‘The Beloved’ Cannes Review: Javier Bardem Anchors a Volatile Father-Daughter Drama
A struggling actress reunites with her estranged filmmaker father to star in his shoot, where buried tensions erupt and personal wounds derail production. Starring Javier Bardem and Victoria Luengo. In Competition.
Ever since El ser querido (The Beloved), the new film by Rodrigo Sorogoyen, was first announced, people have pointed out its apparent similarities to Sentimental Value, Joachim Trier’s recent Oscar winner for Best International Feature. After all, both films revolve around strikingly similar premises: a filmmaker father who asks his actress daughter—someone with whom he has a strained relationship—to star in his latest project. In strictly narrative and formal terms, however, they are very different films, both in what they tell and how they tell it. Still, it’s undeniable that they are circling the same thematic terrain.
The Beloved is, more directly, a film that unfolds entirely within the world of filmmaking. The shoot itself—which in Trier’s film functioned more as a coda—becomes here the central arena where the drama plays out. Everything begins, however, in a restaurant, where Esteban Martínez (Javier Bardem), a renowned, award-winning Spanish director based in the United States, meets his daughter Emilia (Victoria Luengo), whom he hasn’t seen in thirteen years. Emilia, an actress who currently works as a waitress in bars, has been living with her mother, while Esteban has built a new family and cut off all communication with her for reasons that remain somewhat unclear.
During that meeting, the charismatic filmmaker persuades her to take the lead role in a film he’s about to shoot in the Sahara Desert—a Spanish production that marks his return to his home country after many years away. The tensions between them are still palpable, shaped by unresolved issues from the past—Esteban struggled with addiction and alcoholism, though he now claims to be in recovery—but the opportunity is too good to pass up. And so Emilia heads to the desert, stepping into an experience that quickly proves far more complicated than she expected.
The film sets not only father and daughter against each other, but also different generations and contrasting ways of working within the film industry. Esteban belongs to an older school, accustomed to a more authoritarian, almost dictatorial approach to directing. For Emilia, this creates a deeply uncomfortable overlap between the personal and the professional: her insecurities about the job—she fears everyone assumes she’s there because of nepotism—collide with the unresolved, volatile bond she shares with her father, a man who can be warm and charming one moment, and harsh, even aggressive, the next.

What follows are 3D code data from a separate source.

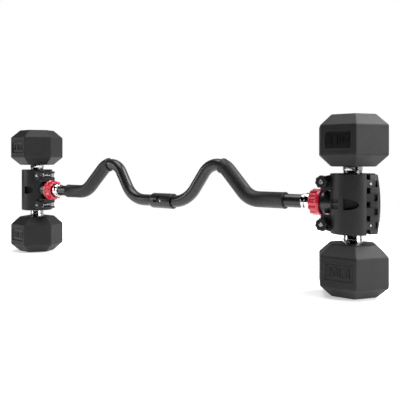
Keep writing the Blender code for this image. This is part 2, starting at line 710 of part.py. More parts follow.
def coupling(right_bar, finishes):
    """A sleeve fixed on the left tube. The right tube's pin enters by a keyway to an L slot."""
    bore = TUBE_R + GAP
    profile = [(bore, -COUPLING_HALF), (TUBE_R + 0.9 * MM, -COUPLING_HALF),
               (COUPLING_R, -COUPLING_HALF + 5 * MM), (COUPLING_R, COUPLING_HALF - 0.5 * MM),
               (COUPLING_R - 0.5 * MM, COUPLING_HALF), (bore, COUPLING_HALF)]
    item = place("coupling", at_middle(along_x(turned_ring(profile))), finishes["paint"])
    half = PIN_R + 0.35 * MM
    depth = 2 * COUPLING_R
    combine(item, at_middle(box((SLOT_BLIND, -depth, -half), (PIN_AT + half, 0, half))),
            "DIFFERENCE")
    combine(item, at_middle(box((LOCK_FROM, -depth, -half), (LOCK_TO, 0, LOCK_RISE))),
            "DIFFERENCE")
    combine(item, at_middle(box((PIN_AT, -KEYWAY_R, -half), (COUPLING_HALF + MM, 0, half))),
            "DIFFERENCE")
    low = TUBE_R - TUBE_WALL - 1.5 * MM
    hole = along_front(turned([(PIN_R + GAP / 2, 0), (PIN_R + GAP / 2, depth)], 16))
    combine(right_bar, at_middle(moved(hole, x=PIN_AT)), "DIFFERENCE")
    pin = along_front(turned([(PIN_R, low), (PIN_R, PIN_TOP - 0.4 * MM),
                              (PIN_R - 0.4 * MM, PIN_TOP)], 16))
    place("coupling_pin", at_middle(moved(pin, x=PIN_AT)), finishes["steel"])


def main():
    clear_scene()
    finishes = finish_colours()
    sides = (Side("left", -1), Side("right", 1))
    bars = {}
    for side in sides:
        dumbbell(side, finishes)
        door(side, finishes)
        body(side, finishes)
        liners(side, finishes)
        hinge_hardware(side, finishes)
        fasteners(side, finishes)
        swivel(side, finishes)
        bars[side.name] = bar_half(side, finishes)
    coupling(bars["right"], finishes)


main()
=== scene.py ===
"""Looks for two hexagonal dumbbells joined by an M-shaped curl bar. Metres, in the CAD's frame."""

import math

import bmesh
import bpy
from mathutils import Matrix, Vector


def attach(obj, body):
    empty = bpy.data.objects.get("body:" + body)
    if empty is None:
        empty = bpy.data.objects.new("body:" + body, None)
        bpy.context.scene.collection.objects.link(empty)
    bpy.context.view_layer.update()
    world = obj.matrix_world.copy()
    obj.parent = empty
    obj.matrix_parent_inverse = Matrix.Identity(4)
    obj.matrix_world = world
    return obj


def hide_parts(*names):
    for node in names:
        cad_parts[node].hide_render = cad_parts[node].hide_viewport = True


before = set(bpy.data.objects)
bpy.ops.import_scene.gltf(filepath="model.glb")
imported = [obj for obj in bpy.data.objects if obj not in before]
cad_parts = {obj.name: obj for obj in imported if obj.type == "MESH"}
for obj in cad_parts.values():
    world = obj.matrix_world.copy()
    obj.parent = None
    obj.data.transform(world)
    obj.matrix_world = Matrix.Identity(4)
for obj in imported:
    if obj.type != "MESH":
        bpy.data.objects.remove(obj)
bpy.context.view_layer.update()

MM = 0.001
GAP = 0.3 * MM

# Dumbbell
HALF_SPAN = 383 * MM
DUMBBELL_LENGTH = 275 * MM
HEAD_LENGTH = 79 * MM
HEAD_FLATS = 100 * MM
END_FLATS = 65 * MM
SHOULDER = 17 * MM
HEAD_TURNS = {"left": math.radians(-5.8), "right": math.radians(-2.5)}
HEAD_EDGE = 1.7 * MM
HANDLE_R = 14 * MM
HANDLE_END = (12 * MM, 37 * MM)  # radius and length inside each head
FLANGE_R = 14.8 * MM
FLANGE_LENGTH = 6 * MM
FLANGE_EDGE = 0.5 * MM
RUBBER = 5 * MM
MOUTH = (0.8 * MM, 1.3 * MM)  # depth and flare of the rubber's edge round the handle
KNURLS = 48.0  # waves of each of the two families round the handle
KNURL_HALF = 46 * MM
PANEL = (47 * MM, 29 * MM)  # the marked panel on each head's front flat
PANEL_EDGE = 0.35 * MM
PANEL_CORNERS = (3.6 * MM, 3.3 * MM, 3.0 * MM)  # at its foot, below its edge and on top
WELL_CORNERS = (1.6 * MM, 2.4 * MM, 2.6 * MM)  # at its floor, at its mouth and above it
WELL_FLARE = 0.6 * MM
PANEL_RISE = 0.6 * MM
PANEL_RIM = 2.0 * MM
PANEL_DEPTH = 1.3 * MM
PANEL_SLOPE = 1.4 * MM
MARK_HEIGHT = 14 * MM
MARK_WIDTH = 7.6 * MM
MARK_STROKE = 2.1 * MM
MARK_PITCH = 9.6 * MM
MARK_RISE = 1.1 * MM
TWO_HOOK = (165, -35)  # where the first mark's hook starts and ends, in degrees
OVAL_CORNERS = (3.2 * MM, 1.4 * MM)  # outer and inner
LOOP_CORNERS = (2.2 * MM, 0.9 * MM, 0.2 * MM)  # outer, inner and at the stem
LOOP_SHARE = 0.8  # the upper loop's reach beside the lower one's

# Clamp, in its own frame: x away from the bar, z from the bar's axis
BAR_Z = 139.5 * MM
SHELL_R = 34 * MM
SHELL_HALF = 46 * MM
SHELL_EDGE = 1.6 * MM
SHELL_BEVEL = 0.35 * MM
BORE_R = 17 * MM
LINER_HALF = 41 * MM
HINGE_X = 34.8 * MM
HINGE_HALF = 44.5 * MM
HINGE_PIN_R = 2.5 * MM
KNUCKLE_R = 8.3 * MM
KNUCKLE_CROWN = 4.0 * MM
KNUCKLE_PITCH = 20.7 * MM
SCREW_Z = 1.5 * KNUCKLE_PITCH
DOOR_KNUCKLE = 12 * MM
BLOCK_AT = 31  # degrees off the hinge's side where its block starts
HOLLOW = ((23.4 * MM, 12.7 * MM), (21.3 * MM, 6 * MM), (20.6 * MM, 0))
WEB = (19.5 * MM, 27.6 * MM, 16 * MM)  # a knuckle's root: inner x, outer x and inner height
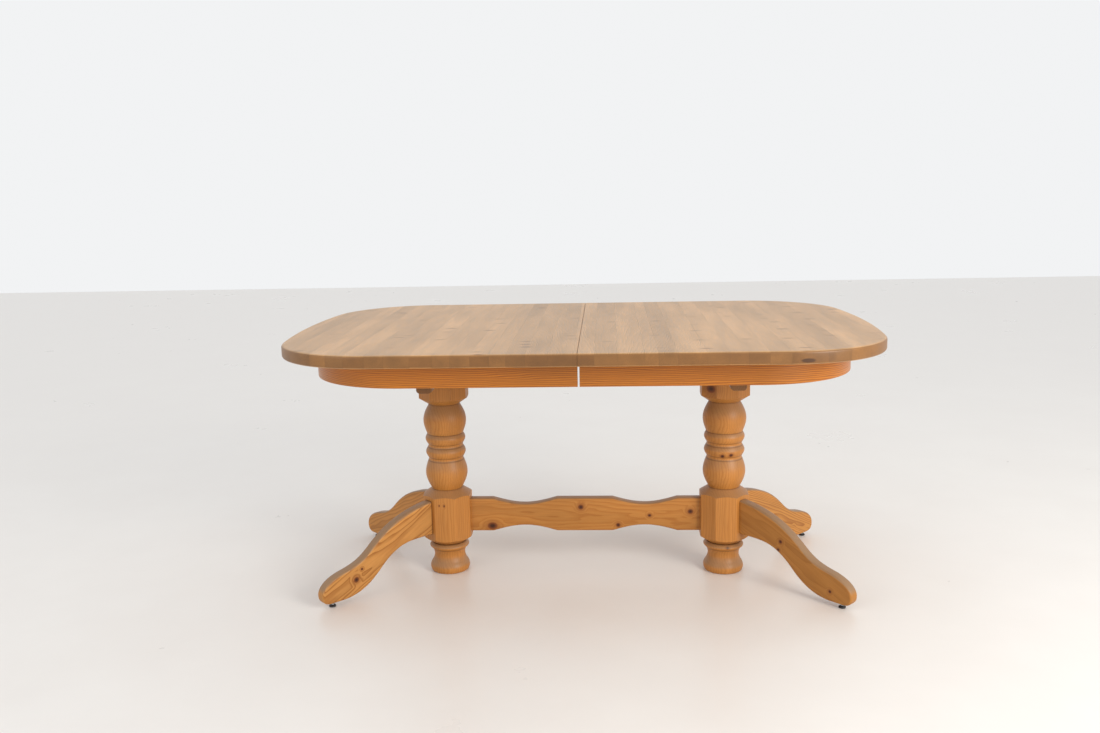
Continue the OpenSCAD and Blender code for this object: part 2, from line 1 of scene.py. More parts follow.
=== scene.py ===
# %% [markdown]
# # An extending dining table in lacquered pine
# The real table is a glued pine top in two halves, a bent band under it, and a frame of two turned
# pedestals, four S-curved legs and a stretcher. Its design lives in a CAD model, which is loaded
# here and stays fixed: it says where each piece is and how large. This lesson gives the pieces
# their real surfaces: rounded edges, smooth turnings, and wood that has grain, knots and lacquer.

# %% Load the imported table
import json
import math

import bpy
import numpy as np
from mathutils import Matrix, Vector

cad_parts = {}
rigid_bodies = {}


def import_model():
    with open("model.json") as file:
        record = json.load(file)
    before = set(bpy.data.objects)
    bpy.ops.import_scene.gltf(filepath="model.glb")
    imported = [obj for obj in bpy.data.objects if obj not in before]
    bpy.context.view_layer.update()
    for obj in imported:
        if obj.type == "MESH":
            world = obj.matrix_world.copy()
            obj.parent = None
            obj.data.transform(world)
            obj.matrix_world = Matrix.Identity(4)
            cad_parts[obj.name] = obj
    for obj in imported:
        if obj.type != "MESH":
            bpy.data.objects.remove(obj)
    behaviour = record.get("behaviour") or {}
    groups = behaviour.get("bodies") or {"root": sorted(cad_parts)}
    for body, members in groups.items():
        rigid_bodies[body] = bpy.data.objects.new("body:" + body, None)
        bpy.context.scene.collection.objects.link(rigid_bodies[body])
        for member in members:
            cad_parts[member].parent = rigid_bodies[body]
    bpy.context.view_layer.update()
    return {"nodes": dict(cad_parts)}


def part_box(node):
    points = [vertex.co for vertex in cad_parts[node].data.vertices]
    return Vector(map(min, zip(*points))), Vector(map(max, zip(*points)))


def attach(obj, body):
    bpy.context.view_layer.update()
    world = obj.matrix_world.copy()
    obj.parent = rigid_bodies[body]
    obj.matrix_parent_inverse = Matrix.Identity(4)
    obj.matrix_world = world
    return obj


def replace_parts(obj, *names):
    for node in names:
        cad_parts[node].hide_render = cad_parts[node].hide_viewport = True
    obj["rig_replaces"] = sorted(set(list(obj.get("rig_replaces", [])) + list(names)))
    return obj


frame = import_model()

scene = bpy.context.scene
nodes = frame["nodes"]

# %% [markdown]
# ## Two helpers for every piece
# A turned or moulded piece could be drawn point by point, but its shape is a rule: rows of points,
# each row joined to the next. So a piece is worked out here as a grid of points with numpy, and one
# function puts the whole arrays into a mesh. A closed mesh has a volume, and the sign of that volume
# says whether its faces point outwards, so the same function can turn them round.

# %% Grids and meshes
def grid_faces(rows, columns, closed):
    """Four-cornered faces between a grid's neighbouring rows and columns, where point (i, j) is
    number i * columns + j; closed joins the last column to the first."""
    i, j = np.meshgrid(np.arange(rows - 1), np.arange(columns if closed else columns - 1), indexing="ij")
    k = (j + 1) % columns
    corners = [i * columns + j, i * columns + k, (i + 1) * columns + k, (i + 1) * columns + j]
    return np.stack(corners, -1).reshape(-1, 4)


def cap_faces(ring, tip):
    """Three-cornered faces that close a ring of points to one tip point."""
    ring = np.asarray(ring)
    return np.stack([ring, np.roll(ring, -1), np.full(len(ring), tip)], -1)


def tipped(grid, first_tip, last_tip):
    """Points and faces of a grid of closed rows, shut at both ends by a tip point."""
    rows, columns = grid.shape[:2]
    points = np.concatenate([grid.reshape(-1, 3), [first_tip, last_tip]])
    ring = np.arange(columns)
    faces = [
        grid_faces(rows, columns, True),
        cap_faces(ring, len(points) - 2)[:, ::-1],
        cap_faces(ring + (rows - 1) * columns, len(points) - 1),
    ]
    return points, faces


def flat_ended(rows, columns):
    """Faces of a section carried along a line: its sides, and one many-cornered face at each end."""
    ring = np.arange(columns)
    return [grid_faces(rows, columns, True), ring[None, ::-1], (ring + (rows - 1) * columns)[None, :]]


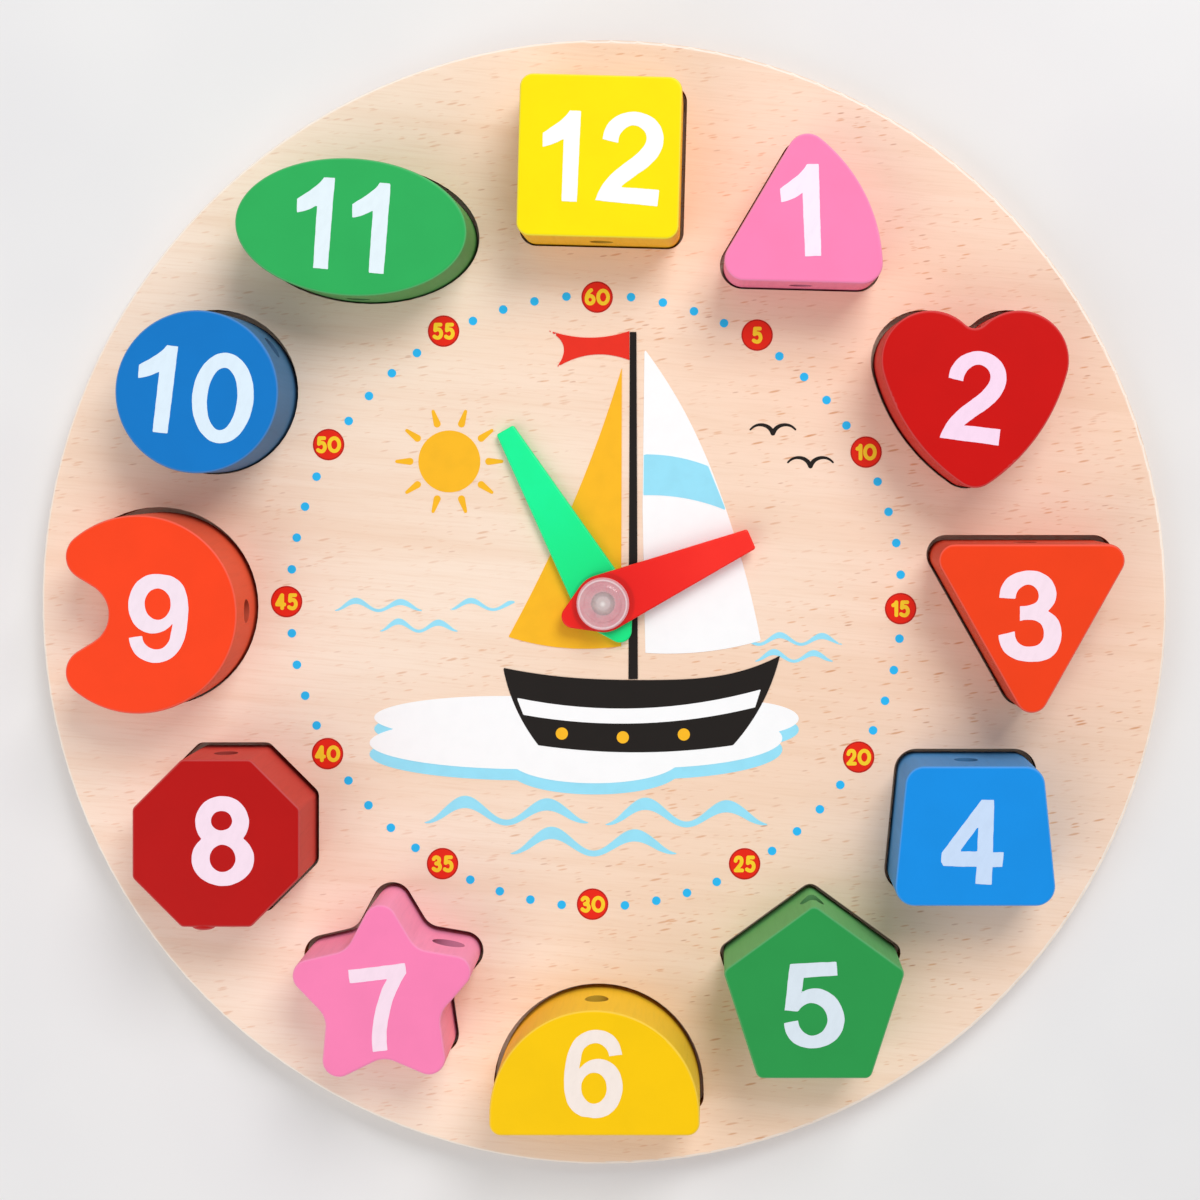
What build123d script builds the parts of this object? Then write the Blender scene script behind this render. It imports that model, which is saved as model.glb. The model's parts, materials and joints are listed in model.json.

Sorogoyen, creator of the series Los años nuevos, captures the day-to-day life of a film shoot with striking precision: the camaraderie, the tensions, the small logistical setbacks, and the inevitable clashes of ego and personality. Because the production takes place on location, those frictions are constantly amplified—what begins as a joke, a misunderstanding, or a minor mistake can spiral into chaos or outright confrontation. One of the film’s key sequences moves through that entire chain of escalation with remarkable clarity.
At its core, though, the film is about the father-daughter relationship within a working environment, where long-buried emotions resurface. When Esteban’s more aggressive—at times even violent—side re-emerges, Emilia’s sense of stability begins to fracture, not only as an actress but as a person. Both performers are exceptional, and Bardem, in particular, seems poised to collect another round of awards with his portrayal of this proud, stubborn, and intense filmmaker—someone who genuinely wants to change but cannot always control his temper, nor fully grasp what is happening around him.
The film does run into a few problems. Sorogoyen experiments with shifts into black-and-white and with varying film formats, at times overindulging in stylistic flourishes that feel unnecessary. At the same time, he doesn’t seem entirely sure how to conclude the story after its strongest and most tense sequence. Perhaps most puzzling is the fact that the film being shot in the desert holds little intrinsic interest and never meaningfully connects to the central conflict. It feels designed primarily as a narrative excuse to keep the entire crew together in a single, contained space.
Even so, the director of As bestas delivers a film that is sharply observant about human relationships—not just between this absent father and his unsettled daughter. It also functions, almost in passing, as a harsh critique of the macho and authoritarian dynamics that persist within the film industry. A scene in a car, set to “La noche eterna” by El mató a un policía motorizado, stands out as one of the film’s warmest and most beautiful moments, arriving just before tensions on set begin to unravel. It’s one of the fleeting instances of camaraderie and unity—and notably, Esteban is absent from all of them. He’s playing a different game. One that begins and ends with himself.